Recorded data:

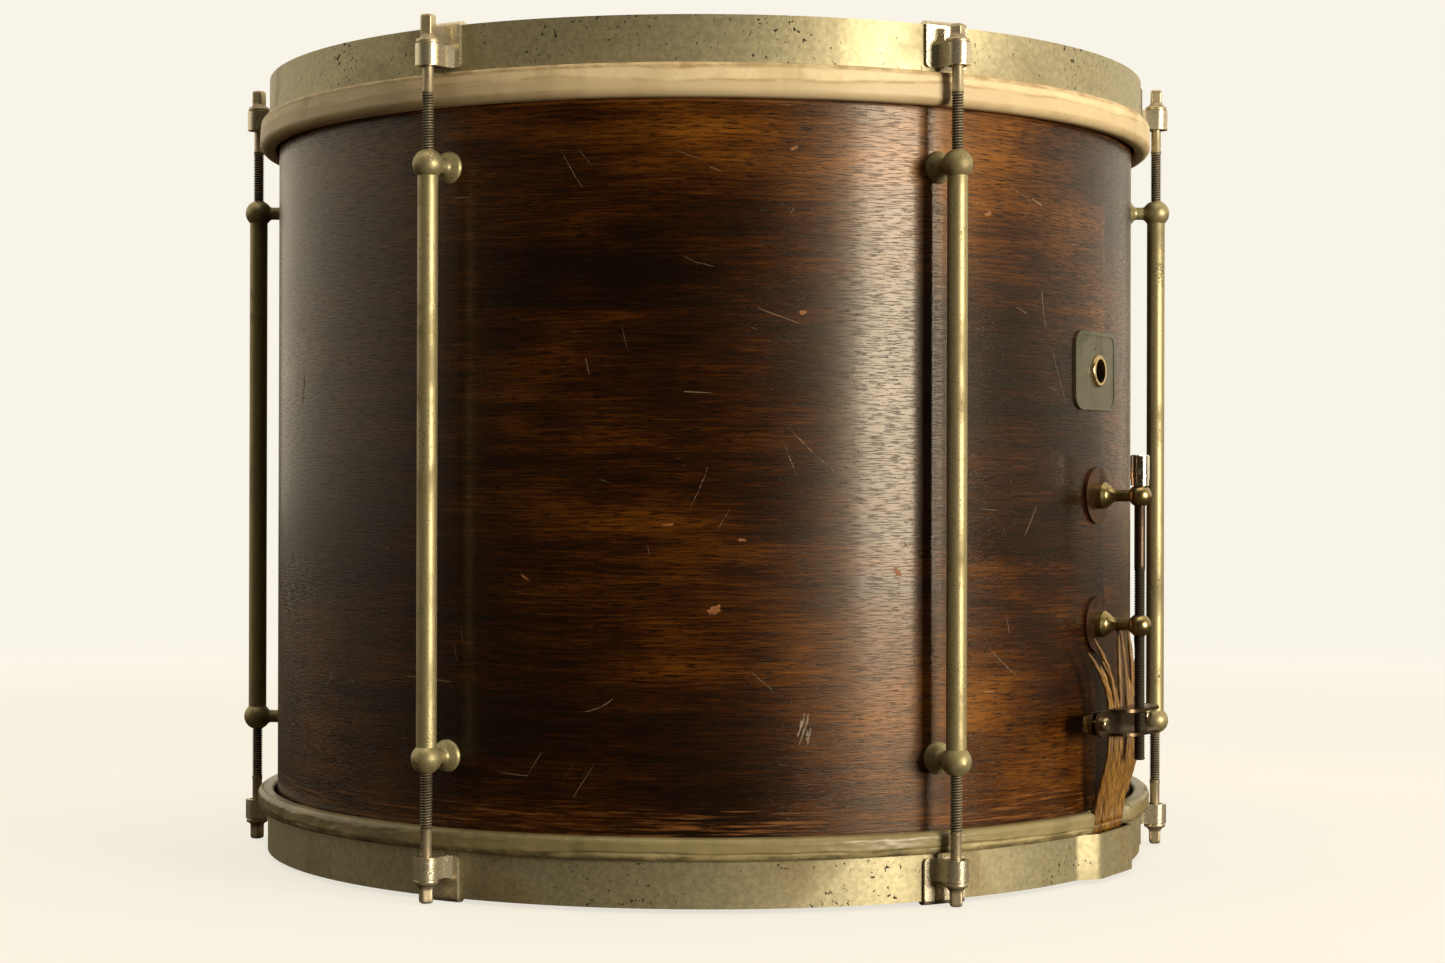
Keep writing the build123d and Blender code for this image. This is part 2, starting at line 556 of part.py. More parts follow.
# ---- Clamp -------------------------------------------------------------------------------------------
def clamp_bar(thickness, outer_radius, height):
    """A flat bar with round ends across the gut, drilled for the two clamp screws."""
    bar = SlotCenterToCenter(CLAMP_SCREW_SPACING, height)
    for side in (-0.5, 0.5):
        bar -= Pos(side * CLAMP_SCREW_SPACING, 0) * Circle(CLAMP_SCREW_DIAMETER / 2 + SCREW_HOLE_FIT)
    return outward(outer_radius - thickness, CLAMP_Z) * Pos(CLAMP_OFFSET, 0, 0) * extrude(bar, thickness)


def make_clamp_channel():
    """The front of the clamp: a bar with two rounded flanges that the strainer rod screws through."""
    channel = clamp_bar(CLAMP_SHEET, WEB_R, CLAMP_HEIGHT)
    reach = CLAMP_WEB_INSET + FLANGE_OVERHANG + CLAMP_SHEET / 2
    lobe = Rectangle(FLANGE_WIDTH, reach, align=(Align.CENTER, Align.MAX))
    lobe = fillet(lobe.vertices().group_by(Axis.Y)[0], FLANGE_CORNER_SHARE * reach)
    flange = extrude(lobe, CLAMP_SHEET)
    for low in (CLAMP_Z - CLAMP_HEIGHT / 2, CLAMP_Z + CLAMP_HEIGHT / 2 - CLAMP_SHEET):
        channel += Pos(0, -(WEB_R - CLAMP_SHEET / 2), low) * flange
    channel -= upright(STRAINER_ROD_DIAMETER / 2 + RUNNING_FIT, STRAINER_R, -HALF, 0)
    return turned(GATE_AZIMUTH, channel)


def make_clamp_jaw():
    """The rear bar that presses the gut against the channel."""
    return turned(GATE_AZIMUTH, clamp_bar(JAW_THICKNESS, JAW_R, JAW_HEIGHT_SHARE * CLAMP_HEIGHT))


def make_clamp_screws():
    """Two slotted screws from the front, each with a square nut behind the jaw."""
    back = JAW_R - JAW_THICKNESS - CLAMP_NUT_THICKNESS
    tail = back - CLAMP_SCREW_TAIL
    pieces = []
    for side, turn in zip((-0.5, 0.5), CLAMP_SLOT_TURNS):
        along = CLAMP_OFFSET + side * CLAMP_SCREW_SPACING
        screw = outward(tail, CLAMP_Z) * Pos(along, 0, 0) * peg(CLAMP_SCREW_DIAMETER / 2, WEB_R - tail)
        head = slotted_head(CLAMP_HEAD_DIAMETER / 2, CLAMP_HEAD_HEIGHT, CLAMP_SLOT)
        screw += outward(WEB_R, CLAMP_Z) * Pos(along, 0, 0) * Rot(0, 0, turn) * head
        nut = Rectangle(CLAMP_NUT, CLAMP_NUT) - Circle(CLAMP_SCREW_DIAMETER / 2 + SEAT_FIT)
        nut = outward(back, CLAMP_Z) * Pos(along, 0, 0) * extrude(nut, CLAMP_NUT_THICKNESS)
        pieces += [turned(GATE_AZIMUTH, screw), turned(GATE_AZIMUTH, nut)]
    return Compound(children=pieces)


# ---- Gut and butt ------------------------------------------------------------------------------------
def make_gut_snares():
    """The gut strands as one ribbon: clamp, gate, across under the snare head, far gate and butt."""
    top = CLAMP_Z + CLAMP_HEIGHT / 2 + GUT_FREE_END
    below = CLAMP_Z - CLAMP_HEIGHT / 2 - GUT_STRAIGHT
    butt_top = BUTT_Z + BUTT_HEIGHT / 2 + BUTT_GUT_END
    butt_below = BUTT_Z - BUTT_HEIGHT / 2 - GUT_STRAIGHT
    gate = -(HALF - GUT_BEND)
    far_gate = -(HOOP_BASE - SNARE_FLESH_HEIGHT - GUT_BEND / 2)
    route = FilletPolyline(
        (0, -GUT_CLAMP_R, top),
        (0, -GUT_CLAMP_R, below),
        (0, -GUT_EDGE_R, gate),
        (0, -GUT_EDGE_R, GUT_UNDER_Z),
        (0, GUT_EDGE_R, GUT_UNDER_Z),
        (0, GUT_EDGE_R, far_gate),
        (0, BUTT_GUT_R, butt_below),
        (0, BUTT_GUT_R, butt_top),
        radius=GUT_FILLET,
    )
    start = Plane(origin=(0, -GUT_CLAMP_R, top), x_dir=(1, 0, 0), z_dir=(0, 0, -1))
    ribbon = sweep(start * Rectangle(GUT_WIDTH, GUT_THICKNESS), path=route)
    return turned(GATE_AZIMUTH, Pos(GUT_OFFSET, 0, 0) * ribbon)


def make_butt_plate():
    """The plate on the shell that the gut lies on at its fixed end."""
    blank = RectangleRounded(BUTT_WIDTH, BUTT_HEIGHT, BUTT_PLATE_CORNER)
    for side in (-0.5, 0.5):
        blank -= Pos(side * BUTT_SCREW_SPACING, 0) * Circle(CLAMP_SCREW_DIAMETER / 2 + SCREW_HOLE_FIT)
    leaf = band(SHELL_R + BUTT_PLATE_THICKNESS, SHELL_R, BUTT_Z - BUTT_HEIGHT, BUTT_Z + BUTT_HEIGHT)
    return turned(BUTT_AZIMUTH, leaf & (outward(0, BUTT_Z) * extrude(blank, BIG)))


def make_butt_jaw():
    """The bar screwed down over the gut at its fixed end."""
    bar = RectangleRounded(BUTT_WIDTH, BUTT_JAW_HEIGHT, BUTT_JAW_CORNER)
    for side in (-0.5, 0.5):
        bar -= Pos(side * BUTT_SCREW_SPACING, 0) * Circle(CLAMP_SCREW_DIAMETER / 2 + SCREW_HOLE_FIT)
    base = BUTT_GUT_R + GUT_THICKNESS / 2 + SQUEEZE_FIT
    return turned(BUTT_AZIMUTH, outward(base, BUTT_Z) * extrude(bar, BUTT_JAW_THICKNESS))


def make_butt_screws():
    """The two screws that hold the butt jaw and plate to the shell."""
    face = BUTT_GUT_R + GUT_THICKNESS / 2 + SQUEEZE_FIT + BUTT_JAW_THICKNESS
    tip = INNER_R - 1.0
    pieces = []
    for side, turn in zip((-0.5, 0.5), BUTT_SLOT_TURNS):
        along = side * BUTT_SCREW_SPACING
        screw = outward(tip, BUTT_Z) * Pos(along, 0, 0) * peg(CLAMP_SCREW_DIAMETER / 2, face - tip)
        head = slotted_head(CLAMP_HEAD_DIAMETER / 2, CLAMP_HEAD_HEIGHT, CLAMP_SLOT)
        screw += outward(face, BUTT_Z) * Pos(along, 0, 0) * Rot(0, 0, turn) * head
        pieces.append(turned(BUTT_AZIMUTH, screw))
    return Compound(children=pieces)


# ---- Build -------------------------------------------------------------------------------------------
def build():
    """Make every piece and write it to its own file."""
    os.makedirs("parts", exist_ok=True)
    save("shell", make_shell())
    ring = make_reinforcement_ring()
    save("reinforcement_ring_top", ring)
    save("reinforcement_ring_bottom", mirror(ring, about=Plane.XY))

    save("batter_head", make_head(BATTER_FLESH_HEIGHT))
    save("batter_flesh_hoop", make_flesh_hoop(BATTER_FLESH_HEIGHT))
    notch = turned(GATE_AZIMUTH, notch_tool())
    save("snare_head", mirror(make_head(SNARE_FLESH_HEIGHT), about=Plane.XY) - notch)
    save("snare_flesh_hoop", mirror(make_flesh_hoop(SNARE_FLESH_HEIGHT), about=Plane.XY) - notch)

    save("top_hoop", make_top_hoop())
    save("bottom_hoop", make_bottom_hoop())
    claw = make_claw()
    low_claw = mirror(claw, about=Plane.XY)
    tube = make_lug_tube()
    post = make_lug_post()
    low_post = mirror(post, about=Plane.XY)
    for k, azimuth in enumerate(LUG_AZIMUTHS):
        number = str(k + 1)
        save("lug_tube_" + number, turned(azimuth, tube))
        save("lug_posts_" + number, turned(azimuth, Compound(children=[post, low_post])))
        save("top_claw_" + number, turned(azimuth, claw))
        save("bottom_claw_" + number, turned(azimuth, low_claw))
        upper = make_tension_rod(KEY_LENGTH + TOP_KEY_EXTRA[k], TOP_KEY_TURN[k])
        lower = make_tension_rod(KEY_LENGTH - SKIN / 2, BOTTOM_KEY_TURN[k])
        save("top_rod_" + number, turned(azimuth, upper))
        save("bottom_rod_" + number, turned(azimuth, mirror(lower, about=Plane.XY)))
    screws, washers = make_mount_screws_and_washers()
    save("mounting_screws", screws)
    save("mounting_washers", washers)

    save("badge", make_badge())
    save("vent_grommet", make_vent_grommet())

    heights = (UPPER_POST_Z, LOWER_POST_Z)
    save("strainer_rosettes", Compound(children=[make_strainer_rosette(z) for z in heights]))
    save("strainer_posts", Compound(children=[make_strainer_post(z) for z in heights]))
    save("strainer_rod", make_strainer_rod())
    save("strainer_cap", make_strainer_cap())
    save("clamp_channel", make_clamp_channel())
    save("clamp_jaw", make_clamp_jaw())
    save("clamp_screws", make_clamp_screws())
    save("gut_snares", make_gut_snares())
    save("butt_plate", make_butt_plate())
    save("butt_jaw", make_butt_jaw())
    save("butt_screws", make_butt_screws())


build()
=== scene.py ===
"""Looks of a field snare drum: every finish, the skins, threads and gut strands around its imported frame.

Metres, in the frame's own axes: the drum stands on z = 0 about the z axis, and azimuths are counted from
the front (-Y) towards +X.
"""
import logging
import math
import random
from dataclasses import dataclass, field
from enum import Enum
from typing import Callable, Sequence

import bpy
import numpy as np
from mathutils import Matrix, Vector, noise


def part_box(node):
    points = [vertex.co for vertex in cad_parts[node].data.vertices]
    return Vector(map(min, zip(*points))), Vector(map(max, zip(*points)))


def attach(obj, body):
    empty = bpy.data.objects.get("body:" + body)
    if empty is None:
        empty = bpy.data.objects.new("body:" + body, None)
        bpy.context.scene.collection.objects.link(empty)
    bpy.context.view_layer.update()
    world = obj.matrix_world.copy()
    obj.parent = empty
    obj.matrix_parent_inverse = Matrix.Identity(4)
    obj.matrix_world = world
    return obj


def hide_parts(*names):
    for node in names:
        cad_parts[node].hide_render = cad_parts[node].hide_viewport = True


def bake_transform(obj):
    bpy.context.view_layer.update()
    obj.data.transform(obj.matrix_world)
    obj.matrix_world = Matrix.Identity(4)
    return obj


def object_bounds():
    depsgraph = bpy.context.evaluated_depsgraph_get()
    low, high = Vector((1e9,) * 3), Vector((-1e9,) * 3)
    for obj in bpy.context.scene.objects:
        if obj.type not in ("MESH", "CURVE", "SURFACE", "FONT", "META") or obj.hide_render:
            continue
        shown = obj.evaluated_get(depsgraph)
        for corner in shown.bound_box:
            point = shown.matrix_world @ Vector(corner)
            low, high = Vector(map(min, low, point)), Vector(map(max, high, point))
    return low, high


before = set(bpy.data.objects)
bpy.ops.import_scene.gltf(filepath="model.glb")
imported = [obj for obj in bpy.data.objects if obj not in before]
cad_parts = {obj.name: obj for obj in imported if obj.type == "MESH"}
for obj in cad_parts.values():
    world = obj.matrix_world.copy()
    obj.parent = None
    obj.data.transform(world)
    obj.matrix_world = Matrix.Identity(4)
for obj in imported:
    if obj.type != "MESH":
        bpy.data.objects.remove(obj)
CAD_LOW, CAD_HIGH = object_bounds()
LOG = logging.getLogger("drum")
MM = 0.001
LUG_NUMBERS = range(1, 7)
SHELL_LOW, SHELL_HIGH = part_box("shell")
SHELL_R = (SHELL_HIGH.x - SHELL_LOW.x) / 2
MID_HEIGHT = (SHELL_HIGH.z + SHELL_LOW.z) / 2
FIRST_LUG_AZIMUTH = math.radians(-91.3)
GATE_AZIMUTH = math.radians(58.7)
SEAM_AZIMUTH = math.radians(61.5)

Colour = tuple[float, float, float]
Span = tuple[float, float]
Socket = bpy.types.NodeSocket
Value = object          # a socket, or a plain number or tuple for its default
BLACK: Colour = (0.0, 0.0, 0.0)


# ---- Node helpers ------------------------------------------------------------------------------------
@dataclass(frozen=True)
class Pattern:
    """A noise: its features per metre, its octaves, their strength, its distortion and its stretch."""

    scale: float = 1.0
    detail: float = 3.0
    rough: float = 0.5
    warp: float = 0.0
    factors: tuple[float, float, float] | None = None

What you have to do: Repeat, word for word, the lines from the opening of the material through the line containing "JAW_HEIGHT_SHARE * CLAMP_HEIGHT))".

The reply:
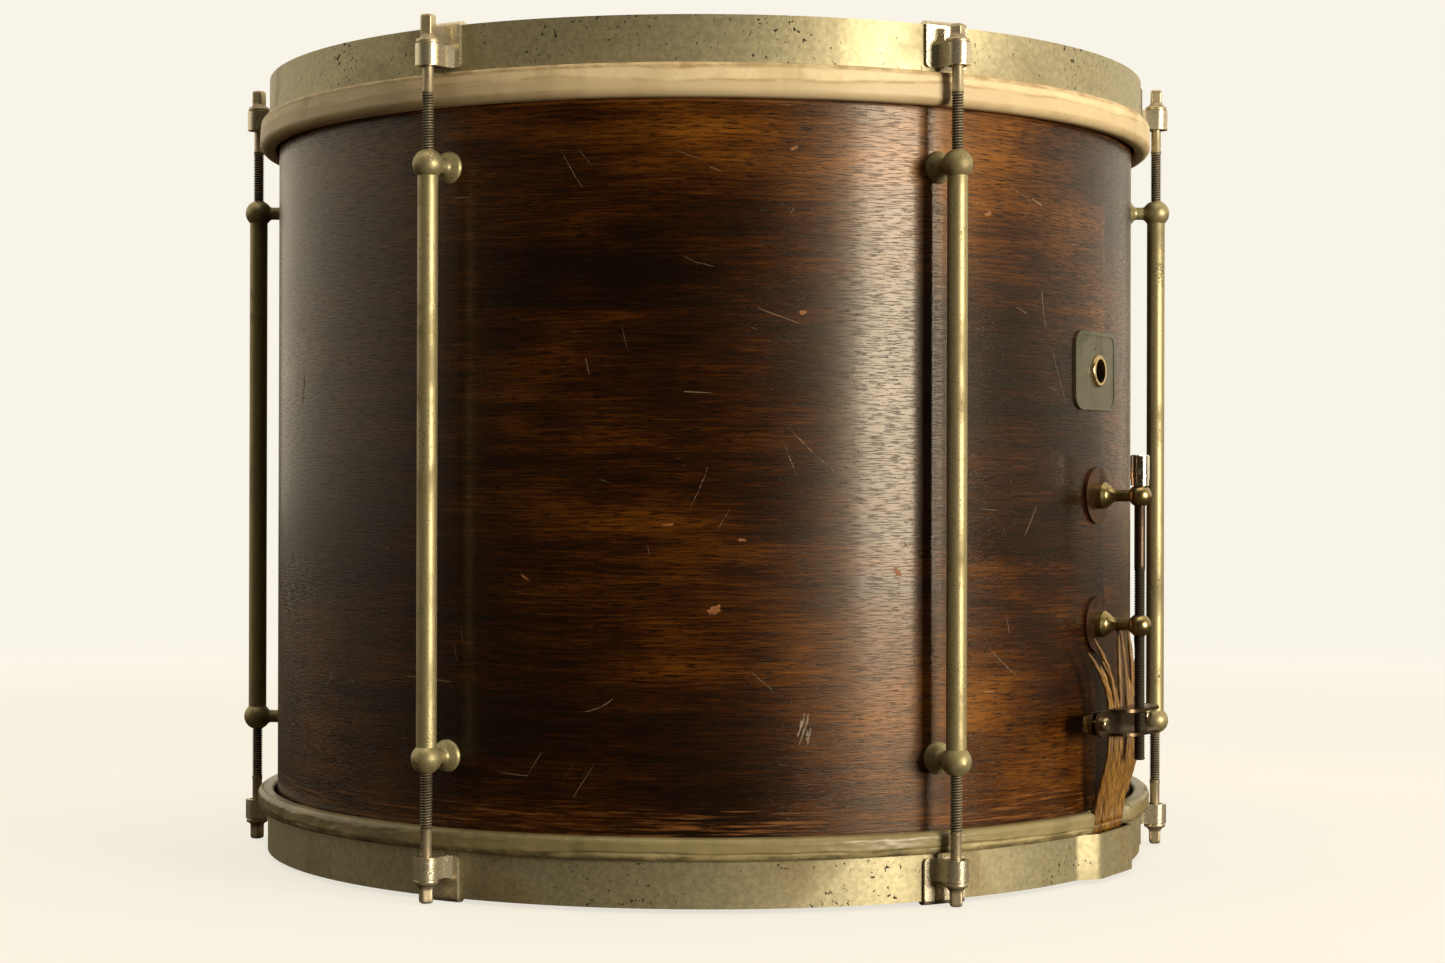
Keep writing the build123d and Blender code for this image. This is part 2, starting at line 556 of part.py. More parts follow.
# ---- Clamp -------------------------------------------------------------------------------------------
def clamp_bar(thickness, outer_radius, height):
    """A flat bar with round ends across the gut, drilled for the two clamp screws."""
    bar = SlotCenterToCenter(CLAMP_SCREW_SPACING, height)
    for side in (-0.5, 0.5):
        bar -= Pos(side * CLAMP_SCREW_SPACING, 0) * Circle(CLAMP_SCREW_DIAMETER / 2 + SCREW_HOLE_FIT)
    return outward(outer_radius - thickness, CLAMP_Z) * Pos(CLAMP_OFFSET, 0, 0) * extrude(bar, thickness)


def make_clamp_channel():
    """The front of the clamp: a bar with two rounded flanges that the strainer rod screws through."""
    channel = clamp_bar(CLAMP_SHEET, WEB_R, CLAMP_HEIGHT)
    reach = CLAMP_WEB_INSET + FLANGE_OVERHANG + CLAMP_SHEET / 2
    lobe = Rectangle(FLANGE_WIDTH, reach, align=(Align.CENTER, Align.MAX))
    lobe = fillet(lobe.vertices().group_by(Axis.Y)[0], FLANGE_CORNER_SHARE * reach)
    flange = extrude(lobe, CLAMP_SHEET)
    for low in (CLAMP_Z - CLAMP_HEIGHT / 2, CLAMP_Z + CLAMP_HEIGHT / 2 - CLAMP_SHEET):
        channel += Pos(0, -(WEB_R - CLAMP_SHEET / 2), low) * flange
    channel -= upright(STRAINER_ROD_DIAMETER / 2 + RUNNING_FIT, STRAINER_R, -HALF, 0)
    return turned(GATE_AZIMUTH, channel)


def make_clamp_jaw():
    """The rear bar that presses the gut against the channel."""
    return turned(GATE_AZIMUTH, clamp_bar(JAW_THICKNESS, JAW_R, JAW_HEIGHT_SHARE * CLAMP_HEIGHT))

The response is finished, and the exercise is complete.